| DATASET CONTENT |
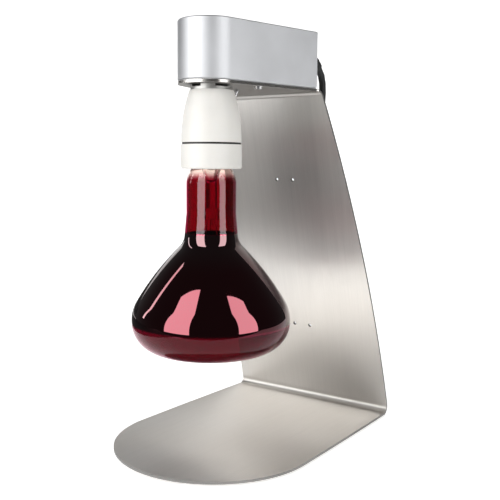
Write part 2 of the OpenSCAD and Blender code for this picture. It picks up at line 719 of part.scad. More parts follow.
// ---- switch ----
module switch_case() {
    color([0.5, 0.05, 0.05]) translate([0, switch_y, case_z]) difference() {
        translate([-case_size[0] / 2, -case_size[1] / 2, 0]) cube(case_size);
        translate([-case_size[0] / 2 + case_wall, -case_size[1] / 2 + case_wall, case_wall])
            cube([case_size[0] - 2 * case_wall, case_size[1] - 2 * case_wall, case_size[2] - 2 * case_wall]);
        translate([0, 0, -1]) cylinder(r = 1.9, h = 3);
        for (i = [-1:1]) translate([-1.3, i * terminal_pitch - 0.45, case_size[2] - 2]) cube([2.6, 0.9, 4]);
    }
}
module switch_bushing() {
    low = arm_under - bushing_out;
    color("gainsboro") translate([0, switch_y, 0]) difference() {
        translate([0, 0, low]) cylinder(r = bushing_r, h = case_z - low);
        translate([0, 0, low - 1]) cylinder(r = ball_r + slip, h = case_z - low + 2);
        translate([0, 0, low - thin]) cylinder(r1 = 1.75, r2 = ball_r + slip, h = pivot_z - low - 0.8);
        translate([0, 0, pivot_z + 0.8])
            cylinder(r1 = ball_r + slip, r2 = 1.8, h = case_z - pivot_z - 0.8 + thin);
    }
}
module switch_nut() {
    color("gainsboro") translate([0, switch_y, arm_top]) hex_nut(6.5, 1.6, bushing_r + slip);
}
module switch_terminals() {
    top = case_z + case_size[2] + terminal_out;
    color("goldenrod") translate([0, switch_y, 0]) for (i = [-1:1]) {
        low = rocker_z + rocker_t + (i == 0 ? 0.15 : 0.6);
        translate([-1.2, i * terminal_pitch - 0.4, low]) cube([2.4, 0.8, top - low]);
    }
}
module switch_rocker() {
    color("peru") translate([0, switch_y, rocker_z + rocker_t]) rotate([rocker_tilt, 0, 0])
        translate([-1.3, -3.1, -rocker_t]) cube([2.6, 6.2, rocker_t]);
}
module switch_lever() {
    reach = lever_len + pivot_z - arm_under;
    neck = pivot_z - arm_under + bushing_out + 0.7;
    color("gainsboro") translate([0, switch_y, pivot_z]) rotate([-lever_swing / 2, 0, 0]) {
        sphere(r = ball_r);
        translate([0, 0, -neck]) cylinder(r = 0.75, h = neck);
        translate([0, 0, -reach + 0.8]) cylinder(r1 = 0.8, r2 = 1.3, h = reach - 0.8 - neck);
        translate([0, 0, -reach + 0.8]) sphere(r = 0.8);
        cylinder(r = 0.7, h = rocker_z - pivot_z - 1.1);
        translate([0, 0, rocker_z - pivot_z - 1.1]) sphere(r = 0.7);
    }
}

// ---- wiring in the head ----
module weld_studs() {
    color("silver") {
        translate([block_pos[0] + block_stud_x, block_pos[1], arm_top])
            cylinder(r = 1.5, h = block_size[2] + 4);
        translate([earth_pos[0], earth_pos[1], arm_top]) cylinder(r = 2, h = earth_stud_h);
    }
}
module stud_nuts() {
    color("gold") {
        translate([block_pos[0] + block_stud_x, block_pos[1], arm_top + block_size[2]])
            hex_nut(5.5, 2.4, 1.5 + slip);
        translate([earth_pos[0], earth_pos[1], arm_top + 0.8]) hex_nut(7, 3.2, 2 + slip);
    }
}
module terminal_block() {
    way = block_size[0] / 4;
    color("ivory") translate([block_pos[0], block_pos[1], arm_top]) difference() {
        translate([-block_size[0] / 2, -block_size[1] / 2, 0]) cube(block_size);
        translate([block_stud_x, 0, -1]) cylinder(r = 1.6, h = block_size[2] + 2);
        for (s = [-1, 1]) {
            translate([s * 1.3 * way, block_size[1], block_size[2] / 2]) rotate([90, 0, 0])
                cylinder(r = block_bore, h = 2 * block_size[1]);
            for (t = [-1, 1]) translate([s * 1.3 * way, t * block_size[1] / 4, block_size[2] / 2])
                cylinder(r = 1.8, h = block_size[2]);
        }
    }
}
module block_screws() {
    way = block_size[0] / 4;
    color("goldenrod") translate([block_pos[0], block_pos[1], arm_top]) for (s = [-1, 1], t = [-1, 1])
        translate([s * 1.3 * way, t * block_size[1] / 4, block_size[2] / 2 + core_r])
            cylinder(r = 1.5, h = 4);
}
module earth_lug() {
    color("gainsboro") translate([earth_pos[0], earth_pos[1], arm_top]) difference() {
        union() {
            cylinder(r = 4, h = 0.8);
            translate([-1.6, -10, 0]) cube([3.2, 8, 0.8]);
            translate([-1.9, -14, 0]) cube([3.8, 5, 2.8]);
        }
        translate([0, 0, -1]) cylinder(r = 2 + slip, h = 3);
        translate([0, -9, 1.4]) rotate([90, 0, 0]) cylinder(r = core_r + slip, h = 6);
    }
}
module core(points, shade) {
    color(shade) even_tube(points, core_r, 6);
}
// From the end of the cord's jacket to the back of the terminal block
module incoming(side, from, shade) {
    port = [block_pos[0] + side * port_x, block_pos[1], port_z];
    mouth = port + [0, block_size[1] / 2 + 4, 0];
    core(concat([from, from - [0, 1, 0]],
        bezier(from - [0, 1, 0], from - [0, 9, 0], mouth + [0, 9, 0], mouth, 8), [port + [0, 1.3, 0]]),
        shade);
}
module live_core() {
    incoming(-1, [cord_exit_x - 1.2, entry_y, exit_z + 1.3], [0.35, 0.18, 0.08]);
}
module neutral_core() {
    incoming(1, [cord_exit_x + 0.2, entry_y, exit_z - 1.6], [0.1, 0.3, 0.75]);
}
module earth_core() {
    from = [cord_exit_x + 1.6, entry_y, exit_z + 1];
    crimp = [earth_pos[0], earth_pos[1] - 10, arm_top + 1.4];
    core(concat([from, from - [0, 1, 0]],
        bezier(from - [0, 1, 0], from - [-7, 26, 8], crimp - [-4, 18, -8], crimp - [0, 5, 0], 9), [crimp]),
        [0.25, 0.6, 0.15]);
}
module switch_feed() {
    port = [block_pos[0] - port_x, block_pos[1], port_z];
    mouth = port - [0, block_size[1] / 2 + 3, 0];
    pad = [0, switch_y, pad_z];
    core(concat([port - [0, 2.7, 0], mouth],
        bezier(mouth, mouth - [0, 9, -6], pad + [0, 0, 13], pad, 9)), [0.35, 0.18, 0.08]);
}
module switched_live() {
    pad = [0, switch_y - terminal_pitch, pad_z];
    top = [1.9, axis_y, arm_top + 10];
    core(concat([pad], bezier(pad, pad + [0.4, -2, 12], top + [0, 3, 16], top, 8),
        [[1.9, axis_y, arm_top], [1.9, axis_y, holder_top - 1], [4.4, axis_y, holder_top - 5.6],
        [7.2, axis_y, holder_top - 9.4], [7.2, axis_y, carrier_top + 4]]), [0.35, 0.18, 0.08]);
}
module holder_neutral() {
    port = [block_pos[0] + port_x, block_pos[1], port_z];
    mouth = port - [0, block_size[1] / 2 + 3, 0];
    top = [-1.9, axis_y, arm_top + 10];
    core(concat([port - [0, 2.7, 0], mouth],
        bezier(mouth, mouth - [6, 14, -8], top + [-6, 8, 22], top, 10),
        [[-1.9, axis_y, arm_top], [-1.9, axis_y, holder_top - 1], [-4.4, axis_y, holder_top - 5.6],
        [-7.2, axis_y, holder_top - 9.4], [-7.2, axis_y, carrier_top + 4]]), [0.1, 0.3, 0.75]);
}

// ---- cord and plug ----
module cord_bush() {
    color([0.07, 0.07, 0.07]) translate([cord_exit_x, head_back_y, exit_z]) rotate([-90, 0, 0])
    difference() {
        union() {
            cylinder(r = bush_flange_r, h = 2);
            translate([0, 0, -head_wall - 0.4]) cylinder(r = 4.9, h = head_wall + 1);
            translate([0, 0, -head_wall - 2]) cylinder(r = 5.8, h = 1.8);
        }
        translate([0, 0, -head_wall - 3]) cylinder(r = cord_r + slip, h = head_wall + 6);
    }
}
module cord_entry() {
    color([0.09, 0.09, 0.09]) translate([cord_exit_x, entry_y, exit_z]) rotate([-90, 0, 0])
        cylinder(r = cord_r, h = exit_y + 2 - entry_y);
}
module cord_relief() {
    color([0.07, 0.07, 0.07]) tube(relief_path, relief_radii, 12);
}
module cord_free() {
    color([0.09, 0.09, 0.09]) even_tube(cord_route, cord_r, 8);
}
// The coil: layer after layer the turns spiral in and out, and climb in the half turn round each reversal
function fold(u) = abs(u % 2 - (u % 2 > 1 ? 2 : 0));
function climb(u) = let (n = floor(u + 0.5), w = coil_layers / coil_turns / 4, d = u - n)
    n < 1 || n >= coil_layers ? min(floor(u), coil_layers - 1)
    : (d <= -w ? n - 1 : (d >= w ? n : n - 0.5 + 0.5 * sin(90 * d / w)));
function coil_point(i) = let (u = coil_layers * i / coil_rings, a = 360 * i / coil_steps,
    r = coil_out_r - coil_swing * fold(u))
    [coil_c[0] + r * cos(a), coil_c[1] + r * sin(a), cord_lie_z + turn_pitch * climb(u)];
coil_path = [for (i = [0:coil_rings]) coil_point(i)];
coil_gap = min([for (i = [0:len(coil_path) - 1], j = [i + coil_steps / 2:len(coil_path) - 1])
    norm(coil_path[i] - coil_path[j])]) - cord_d;
echo(coil_gap = coil_gap);
module cord_coil() {
    color([0.09, 0.09, 0.09]) even_tube(concat([coil_start], coil_path, [tail_start]), cord_r, 6);
}
module cord_tie() {
    w = coil_swing + cord_d + 0.4;
    h = coil_top_z + cord_r + 0.1 - tie_t;
    color([0.05, 0.05, 0.05]) translate([coil_c[0], coil_c[1] - coil_d / 2, 0]) difference() {
        translate([-4, -w / 2 - tie_t, 0]) cube([8, w + 2 * tie_t, h + 2 * tie_t]);
        translate([-5, -w / 2, tie_t]) cube([10, w, h]);
    }
}
module cord_tail() {
    color([0.09, 0.09, 0.09]) even_tube(tail_route, cord_r, 8);
}
module plug_body() {
    color([0.07, 0.07, 0.07]) translate([plug_x, tail_y, plug_z]) rotate([0, -90, 0]) difference() {
        rotate_extrude($fn = 72) polygon([[0, 0], [4.2, 0], [6, plug_boot_l], [11, plug_boot_l + 2],
            [12.5, plug_boot_l + plug_grip_l - 4], [plug_face_r - 1, plug_boot_l + plug_grip_l],
            [plug_face_r, plug_boot_l + plug_grip_l + 1.5], [plug_face_r, plug_len], [0, plug_len]]);
        for (s = [-1, 1]) {
            translate([0, s * pin_pitch / 2, plug_len - 8]) cylinder(r = pin_r + slip, h = 10);
            translate([s * (plug_face_r + 1), -3.2, plug_len - plug_face_l + 3]) translate([-3, 0, 0])
                cube([6, 6.4, plug_face_l]);
        }
    }
}
module plug_pins() {
    color("gainsboro") translate([plug_x - plug_len, tail_y, plug_z]) rotate([0, -90, 0]) for (s = [-1, 1])
        translate([0, s * pin_pitch / 2, -8]) {
            cylinder(r = pin_r, h = 8 + pin_l - 1.2);
            translate([0, 0, 8 + pin_l - 1.2 - thin]) cylinder(r1 = pin_r, r2 = 1.2, h = 1.2);
        }
}
module plug_earth_strips() {
    color("gainsboro") translate([plug_x - plug_len, tail_y, plug_z]) rotate([0, -90, 0]) for (s = [-1, 1])
        translate([s * (plug_face_r - 1.5) - 0.5, -2.4, -plug_face_l + 3]) cube([1, 4.8, plug_face_l - 4]);
}

stand_plate();
rubber_feet();
head_housing();
housing_screws();
rear_bracket();
rear_screws();
holder_collar();
threaded_nipple();
nipple_washer();
nipple_nut();
holder_body();
holder_ring();
holder_skirt();
contact_carrier();
holder_screws();
screw_shell();
centre_contact();
holder_terminals();
bulb_glass();
bulb_cap();
cap_insulator();
bulb_tip();
bulb_stem();
lead_in_wires();
filament_hooks();
filament();
switch_case();
switch_bushing();
switch_nut();
switch_terminals();
switch_rocker();
switch_lever();
weld_studs();
stud_nuts();
terminal_block();
block_screws();
earth_lug();
live_core();
neutral_core();
earth_core();
switch_feed();
switched_live();
holder_neutral();
cord_bush();
cord_entry();
cord_relief();
cord_free();
cord_coil();
cord_tie();
cord_tail();
plug_body();
plug_pins();
plug_earth_strips();
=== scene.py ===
import json
import math
import bmesh
import bpy
from mathutils import Matrix, Vector


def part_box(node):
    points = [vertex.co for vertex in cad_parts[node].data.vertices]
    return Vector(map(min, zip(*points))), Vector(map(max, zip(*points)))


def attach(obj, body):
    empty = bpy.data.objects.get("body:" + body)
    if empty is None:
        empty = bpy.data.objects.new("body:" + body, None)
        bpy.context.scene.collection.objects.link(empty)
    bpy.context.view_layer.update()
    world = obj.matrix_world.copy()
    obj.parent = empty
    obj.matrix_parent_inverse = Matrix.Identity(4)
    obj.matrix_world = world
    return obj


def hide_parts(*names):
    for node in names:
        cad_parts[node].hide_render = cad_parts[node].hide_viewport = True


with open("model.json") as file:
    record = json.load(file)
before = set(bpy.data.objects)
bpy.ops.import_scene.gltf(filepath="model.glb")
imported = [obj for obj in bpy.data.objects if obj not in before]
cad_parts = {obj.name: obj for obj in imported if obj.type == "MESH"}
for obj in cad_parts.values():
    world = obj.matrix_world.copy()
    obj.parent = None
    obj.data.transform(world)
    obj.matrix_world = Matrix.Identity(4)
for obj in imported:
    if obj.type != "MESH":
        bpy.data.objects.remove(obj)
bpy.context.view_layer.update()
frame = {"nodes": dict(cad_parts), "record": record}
scene = bpy.context.scene
scene.view_settings.view_transform = "Standard"

# The bulb's outline, the cord, its relief, the strap and the plug are worked out in millimetres, as in the
# source, and all else in metres.
MM = 0.001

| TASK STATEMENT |
Copy out exactly the lines from the line with "imported = [obj" to the end of the listing, including both of those lines, and give nothing else.

| TASK OUTPUT |
imported = [obj for obj in bpy.data.objects if obj not in before]
cad_parts = {obj.name: obj for obj in imported if obj.type == "MESH"}
for obj in cad_parts.values():
    world = obj.matrix_world.copy()
    obj.parent = None
    obj.data.transform(world)
    obj.matrix_world = Matrix.Identity(4)
for obj in imported:
    if obj.type != "MESH":
        bpy.data.objects.remove(obj)
bpy.context.view_layer.update()
frame = {"nodes": dict(cad_parts), "record": record}
scene = bpy.context.scene
scene.view_settings.view_transform = "Standard"

# The bulb's outline, the cord, its relief, the strap and the plug are worked out in millimetres, as in the
# source, and all else in metres.
MM = 0.001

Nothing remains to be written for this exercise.